# Request:
Write out the complete material exactly as it stands.
________
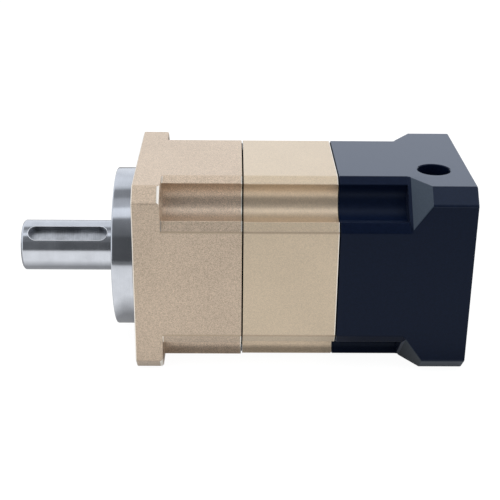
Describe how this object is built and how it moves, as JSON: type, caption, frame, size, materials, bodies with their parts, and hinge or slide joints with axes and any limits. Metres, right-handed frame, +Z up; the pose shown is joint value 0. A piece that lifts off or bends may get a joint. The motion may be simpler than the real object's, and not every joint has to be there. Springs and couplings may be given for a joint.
{
  "type": "planetary gearbox",
  "caption": "In-line planetary gearbox with a square frame, round pilot, keyed output shaft and a motor adapter with a clamp hub and access hole.",
  "frame": {"origin": "under the middle of the gearbox's length and width, on the surface that it lies on", "axes": "+X along the gearbox's axis, from the output shaft towards the motor; +Z up, through the flat with the access hole; +Y to the side"},
  "size_m": [0.1384, 0.06, 0.06],
  "materials": {
    "blasted_gold": "blasted and anodised champagne gold",
    "machined_gold": "fine machined and anodised champagne gold",
    "black_anodised": "blasted and anodised black",
    "turned_steel": "bright turned and ground",
    "bearing_steel": "ground and polished",
    "gear_steel": "hardened, satin",
    "spring_steel": "phosphated, dark",
    "cage_steel": "pressed, bright",
    "bronze": "turned",
    "plain_aluminium": "turned, natural",
    "black_rubber": "moulded, matt",
    "black_screw": "black oxide"
  },
  "bodies": {
    "housing": {"output_housing": "blasted_gold", "pilot_ring": "turned_steel", "output_oil_seal": "black_rubber", "front_bearing_outer_ring": "bearing_steel", "rear_bearing_outer_ring": "bearing_steel", "rear_bearing_circlip": "spring_steel", "ring_gear": "machined_gold", "front_o_ring": "black_rubber", "rear_o_ring": "black_rubber", "input_adapter": "black_anodised", "input_bearing_outer_ring": "bearing_steel", "input_bearing_circlip": "spring_steel", "input_oil_seal": "black_rubber", "housing_screw_1": "black_screw", "housing_screw_2": "black_screw", "housing_screw_3": "black_screw", "housing_screw_4": "black_screw"},
    "output_shaft": {"output_shaft": "turned_steel", "output_shaft_circlip": "spring_steel", "bearing_spacer": "plain_aluminium", "front_bearing_inner_ring": "bearing_steel", "rear_bearing_inner_ring": "bearing_steel", "output_thrust_washer": "bronze", "output_planet_pin_1": "bearing_steel", "output_planet_pin_2": "bearing_steel", "output_planet_pin_3": "bearing_steel"},
    "front_cage": {"front_bearing_cage": "cage_steel"},
    "rear_cage": {"rear_bearing_cage": "cage_steel"},
    "output_planet_1": {"output_planet_gear_1": "gear_steel", "output_planet_bush_1": "bronze"},
    "output_planet_2": {"output_planet_gear_2": "gear_steel", "output_planet_bush_2": "bronze"},
    "output_planet_3": {"output_planet_gear_3": "gear_steel", "output_planet_bush_3": "bronze"},
    "input_carrier": {"input_carrier": "gear_steel", "output_sun_gear": "gear_steel", "input_thrust_washer": "bronze", "input_planet_pin_1": "bearing_steel", "input_planet_pin_2": "bearing_steel", "input_planet_pin_3": "bearing_steel"},
    "input_planet_1": {"input_planet_gear_1": "gear_steel", "input_planet_bush_1": "bronze"},
    "input_planet_2": {"input_planet_gear_2": "gear_steel", "input_planet_bush_2": "bronze"},
    "input_planet_3": {"input_planet_gear_3": "gear_steel", "input_planet_bush_3": "bronze"},
    "input_hub": {"input_hub": "turned_steel", "input_sun_gear": "gear_steel", "input_bearing_inner_ring": "bearing_steel", "input_hub_circlip": "spring_steel", "clamp_collar": "plain_aluminium", "clamp_screw": "black_screw"},
    "input_cage": {"input_bearing_cage": "cage_steel"}
  },
  "joints": [
    {"name": "output_spin", "type": "hinge", "parent": "housing", "child": "output_shaft", "pos_m": [0, 0, 0.03], "axis": [1, 0, 0], "continuous": true},
    {"name": "front_cage_spin", "type": "hinge", "parent": "housing", "child": "front_cage", "pos_m": [-0.0244, 0, 0.03], "axis": [1, 0, 0], "continuous": true},
    {"name": "rear_cage_spin", "type": "hinge", "parent": "housing", "child": "rear_cage", "pos_m": [-0.0102, 0, 0.03], "axis": [1, 0, 0], "continuous": true},
    {"name": "output_planet_spin_1", "type": "hinge", "parent": "output_shaft", "child": "output_planet_1", "pos_m": [0.0083, 0, 0.0444], "axis": [1, 0, 0], "continuous": true},
    {"name": "output_planet_spin_2", "type": "hinge", "parent": "output_shaft", "child": "output_planet_2", "pos_m": [0.0083, -0.01247, 0.0228], "axis": [1, 0, 0], "continuous": true},
    {"name": "output_planet_spin_3", "type": "hinge", "parent": "output_shaft", "child": "output_planet_3", "pos_m": [0.0083, 0.01247, 0.0228], "axis": [1, 0, 0], "continuous": true},
    {"name": "input_carrier_spin", "type": "hinge", "parent": "housing", "child": "input_carrier", "pos_m": [0.0165, 0, 0.03], "axis": [1, 0, 0], "continuous": true},
    {"name": "input_planet_spin_1", "type": "hinge", "parent": "input_carrier", "child": "input_planet_1", "pos_m": [0.0232, 0, 0.0435], "axis": [1, 0, 0], "continuous": true},
    {"name": "input_planet_spin_2", "type": "hinge", "parent": "input_carrier", "child": "input_planet_2", "pos_m": [0.0232, -0.01169, 0.02325], "axis": [1, 0, 0], "continuous": true},
    {"name": "input_planet_spin_3", "type": "hinge", "parent": "input_carrier", "child": "input_planet_3", "pos_m": [0.0232, 0.01169, 0.02325], "axis": [1, 0, 0], "continuous": true},
    {"name": "input_spin", "type": "hinge", "parent": "housing", "child": "input_hub", "pos_m": [0.0383, 0, 0.03], "axis": [1, 0, 0], "continuous": true},
    {"name": "input_cage_spin", "type": "hinge", "parent": "housing", "child": "input_cage", "pos_m": [0.0383, 0, 0.03], "axis": [1, 0, 0], "continuous": true}
  ],
  "couplings": [
    {"joint": "front_cage_spin", "follows": "output_spin", "ratio": 0.4115},
    {"joint": "rear_cage_spin", "follows": "output_spin", "ratio": 0.4032},
    {"joint": "output_planet_spin_1", "follows": "output_spin", "ratio": -3},
    {"joint": "output_planet_spin_2", "follows": "output_spin", "ratio": -3},
    {"joint": "output_planet_spin_3", "follows": "output_spin", "ratio": -3},
    {"joint": "input_carrier_spin", "follows": "output_spin", "ratio": 4},
    {"joint": "input_planet_spin_1", "follows": "output_spin", "ratio": -10.667},
    {"joint": "input_planet_spin_2", "follows": "output_spin", "ratio": -10.667},
    {"joint": "input_planet_spin_3", "follows": "output_spin", "ratio": -10.667},
    {"joint": "input_spin", "follows": "output_spin", "ratio": 20},
    {"joint": "input_cage_spin", "follows": "output_spin", "ratio": 8.597}
  ]
}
________
# Answer in full:
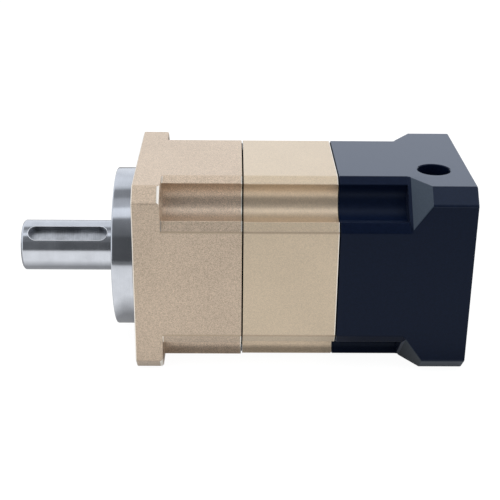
Describe how this object is built and how it moves, as JSON: type, caption, frame, size, materials, bodies with their parts, and hinge or slide joints with axes and any limits. Metres, right-handed frame, +Z up; the pose shown is joint value 0. A piece that lifts off or bends may get a joint. The motion may be simpler than the real object's, and not every joint has to be there. Springs and couplings may be given for a joint.
{
  "type": "planetary gearbox",
  "caption": "In-line planetary gearbox with a square frame, round pilot, keyed output shaft and a motor adapter with a clamp hub and access hole.",
  "frame": {"origin": "under the middle of the gearbox's length and width, on the surface that it lies on", "axes": "+X along the gearbox's axis, from the output shaft towards the motor; +Z up, through the flat with the access hole; +Y to the side"},
  "size_m": [0.1384, 0.06, 0.06],
  "materials": {
    "blasted_gold": "blasted and anodised champagne gold",
    "machined_gold": "fine machined and anodised champagne gold",
    "black_anodised": "blasted and anodised black",
    "turned_steel": "bright turned and ground",
    "bearing_steel": "ground and polished",
    "gear_steel": "hardened, satin",
    "spring_steel": "phosphated, dark",
    "cage_steel": "pressed, bright",
    "bronze": "turned",
    "plain_aluminium": "turned, natural",
    "black_rubber": "moulded, matt",
    "black_screw": "black oxide"
  },
  "bodies": {
    "housing": {"output_housing": "blasted_gold", "pilot_ring": "turned_steel", "output_oil_seal": "black_rubber", "front_bearing_outer_ring": "bearing_steel", "rear_bearing_outer_ring": "bearing_steel", "rear_bearing_circlip": "spring_steel", "ring_gear": "machined_gold", "front_o_ring": "black_rubber", "rear_o_ring": "black_rubber", "input_adapter": "black_anodised", "input_bearing_outer_ring": "bearing_steel", "input_bearing_circlip": "spring_steel", "input_oil_seal": "black_rubber", "housing_screw_1": "black_screw", "housing_screw_2": "black_screw", "housing_screw_3": "black_screw", "housing_screw_4": "black_screw"},
    "output_shaft": {"output_shaft": "turned_steel", "output_shaft_circlip": "spring_steel", "bearing_spacer": "plain_aluminium", "front_bearing_inner_ring": "bearing_steel", "rear_bearing_inner_ring": "bearing_steel", "output_thrust_washer": "bronze", "output_planet_pin_1": "bearing_steel", "output_planet_pin_2": "bearing_steel", "output_planet_pin_3": "bearing_steel"},
    "front_cage": {"front_bearing_cage": "cage_steel"},
    "rear_cage": {"rear_bearing_cage": "cage_steel"},
    "output_planet_1": {"output_planet_gear_1": "gear_steel", "output_planet_bush_1": "bronze"},
    "output_planet_2": {"output_planet_gear_2": "gear_steel", "output_planet_bush_2": "bronze"},
    "output_planet_3": {"output_planet_gear_3": "gear_steel", "output_planet_bush_3": "bronze"},
    "input_carrier": {"input_carrier": "gear_steel", "output_sun_gear": "gear_steel", "input_thrust_washer": "bronze", "input_planet_pin_1": "bearing_steel", "input_planet_pin_2": "bearing_steel", "input_planet_pin_3": "bearing_steel"},
    "input_planet_1": {"input_planet_gear_1": "gear_steel", "input_planet_bush_1": "bronze"},
    "input_planet_2": {"input_planet_gear_2": "gear_steel", "input_planet_bush_2": "bronze"},
    "input_planet_3": {"input_planet_gear_3": "gear_steel", "input_planet_bush_3": "bronze"},
    "input_hub": {"input_hub": "turned_steel", "input_sun_gear": "gear_steel", "input_bearing_inner_ring": "bearing_steel", "input_hub_circlip": "spring_steel", "clamp_collar": "plain_aluminium", "clamp_screw": "black_screw"},
    "input_cage": {"input_bearing_cage": "cage_steel"}
  },
  "joints": [
    {"name": "output_spin", "type": "hinge", "parent": "housing", "child": "output_shaft", "pos_m": [0, 0, 0.03], "axis": [1, 0, 0], "continuous": true},
    {"name": "front_cage_spin", "type": "hinge", "parent": "housing", "child": "front_cage", "pos_m": [-0.0244, 0, 0.03], "axis": [1, 0, 0], "continuous": true},
    {"name": "rear_cage_spin", "type": "hinge", "parent": "housing", "child": "rear_cage", "pos_m": [-0.0102, 0, 0.03], "axis": [1, 0, 0], "continuous": true},
    {"name": "output_planet_spin_1", "type": "hinge", "parent": "output_shaft", "child": "output_planet_1", "pos_m": [0.0083, 0, 0.0444], "axis": [1, 0, 0], "continuous": true},
    {"name": "output_planet_spin_2", "type": "hinge", "parent": "output_shaft", "child": "output_planet_2", "pos_m": [0.0083, -0.01247, 0.0228], "axis": [1, 0, 0], "continuous": true},
    {"name": "output_planet_spin_3", "type": "hinge", "parent": "output_shaft", "child": "output_planet_3", "pos_m": [0.0083, 0.01247, 0.0228], "axis": [1, 0, 0], "continuous": true},
    {"name": "input_carrier_spin", "type": "hinge", "parent": "housing", "child": "input_carrier", "pos_m": [0.0165, 0, 0.03], "axis": [1, 0, 0], "continuous": true},
    {"name": "input_planet_spin_1", "type": "hinge", "parent": "input_carrier", "child": "input_planet_1", "pos_m": [0.0232, 0, 0.0435], "axis": [1, 0, 0], "continuous": true},
    {"name": "input_planet_spin_2", "type": "hinge", "parent": "input_carrier", "child": "input_planet_2", "pos_m": [0.0232, -0.01169, 0.02325], "axis": [1, 0, 0], "continuous": true},
    {"name": "input_planet_spin_3", "type": "hinge", "parent": "input_carrier", "child": "input_planet_3", "pos_m": [0.0232, 0.01169, 0.02325], "axis": [1, 0, 0], "continuous": true},
    {"name": "input_spin", "type": "hinge", "parent": "housing", "child": "input_hub", "pos_m": [0.0383, 0, 0.03], "axis": [1, 0, 0], "continuous": true},
    {"name": "input_cage_spin", "type": "hinge", "parent": "housing", "child": "input_cage", "pos_m": [0.0383, 0, 0.03], "axis": [1, 0, 0], "continuous": true}
  ],
  "couplings": [
    {"joint": "front_cage_spin", "follows": "output_spin", "ratio": 0.4115},
    {"joint": "rear_cage_spin", "follows": "output_spin", "ratio": 0.4032},
    {"joint": "output_planet_spin_1", "follows": "output_spin", "ratio": -3},
    {"joint": "output_planet_spin_2", "follows": "output_spin", "ratio": -3},
    {"joint": "output_planet_spin_3", "follows": "output_spin", "ratio": -3},
    {"joint": "input_carrier_spin", "follows": "output_spin", "ratio": 4},
    {"joint": "input_planet_spin_1", "follows": "output_spin", "ratio": -10.667},
    {"joint": "input_planet_spin_2", "follows": "output_spin", "ratio": -10.667},
    {"joint": "input_planet_spin_3", "follows": "output_spin", "ratio": -10.667},
    {"joint": "input_spin", "follows": "output_spin", "ratio": 20},
    {"joint": "input_cage_spin", "follows": "output_spin", "ratio": 8.597}
  ]
}